We hit the john, and everyone walk talking to each other at the urinals. Some drunkish looking guy looked at me and said, "Did that just happen? Tell me that just happened!" We started the long walk out of the stadium and everyone is talking, yelling, cheering, singing, high-fiving, waving signs, talking about winning the World Series, and more. It was, again, surreal.
We got outside and started toward the parking lot and a couple of guys were talking to my boys. They talked about how they will remember this for their whole lives. I called Molly and my Dad and told them about the experience of being there. We hopped in the car and couldn't really move to get out of the packed parking lot. A guy came up to our open window and started in on how historic this game was. "Google it!
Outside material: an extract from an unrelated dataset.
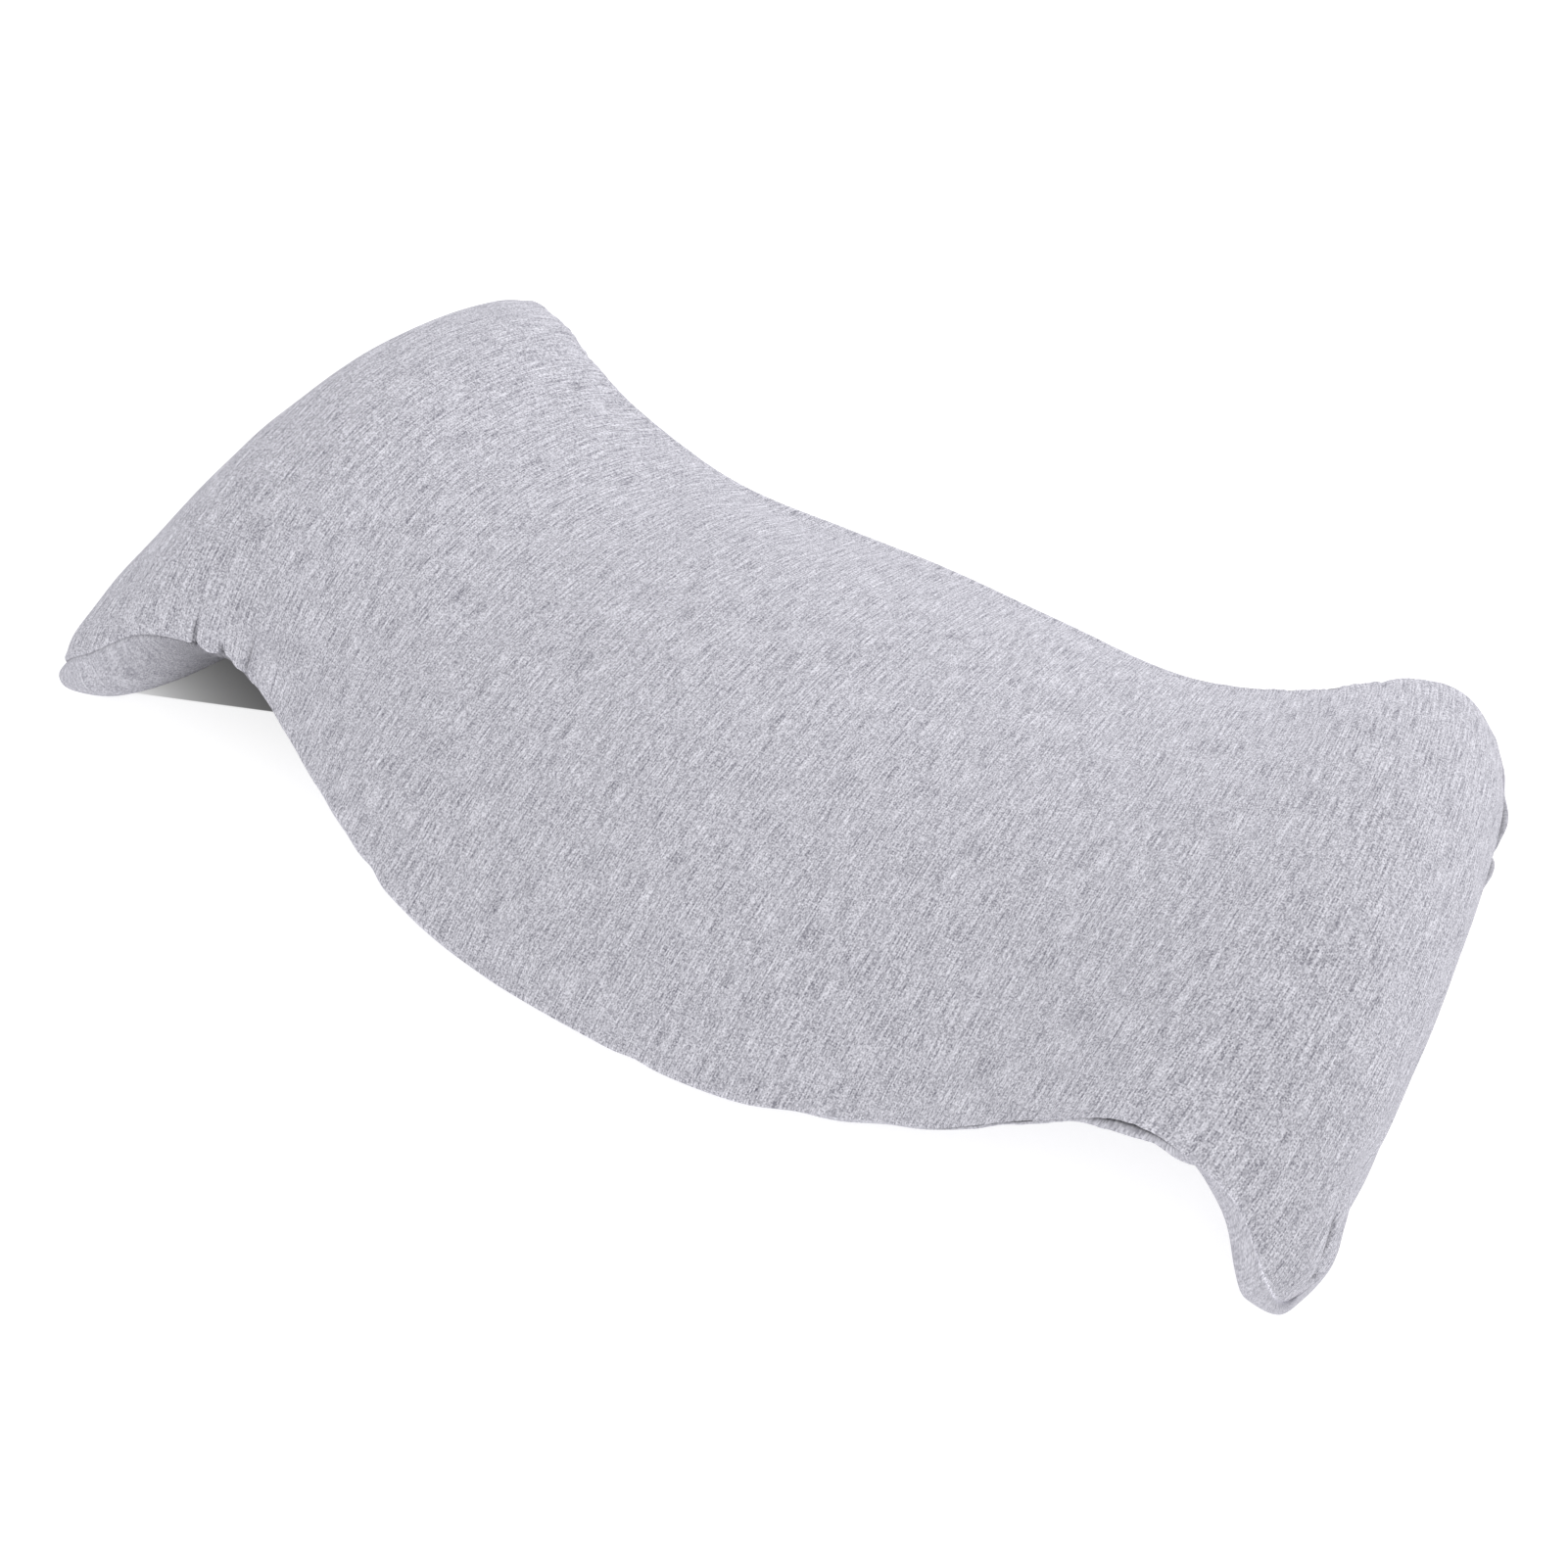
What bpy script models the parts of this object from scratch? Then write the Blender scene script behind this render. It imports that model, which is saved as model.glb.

It's been 36 years man!" He looked back at my kids in the van and started cheering and they cheered back. Then he went in front of the car that was blocking my way into the line out of the parking lot and told them we needed to go first because "They are Cubs fans." Well, that car was full of Cubs fans too, but I was happy to inch forward a bit.
We drove out, turned on the radio and listened to post-game. The 2 hour trip home (added time for lots of bumper-to-bumper back toward Chicago) was full of conversation and laughing and realizing that we had seen something really, really special. Gary and I talked to the boys about how important and historic this game was. I'm so glad I was there, and I'm espeically thrilled my two boys were there. Add to that the fact that Gary initiated the evening by calling me and paid our way into the game. Should God give me a long life, this will be one of the stories I will never tire of telling. Now...let's get to the World Series!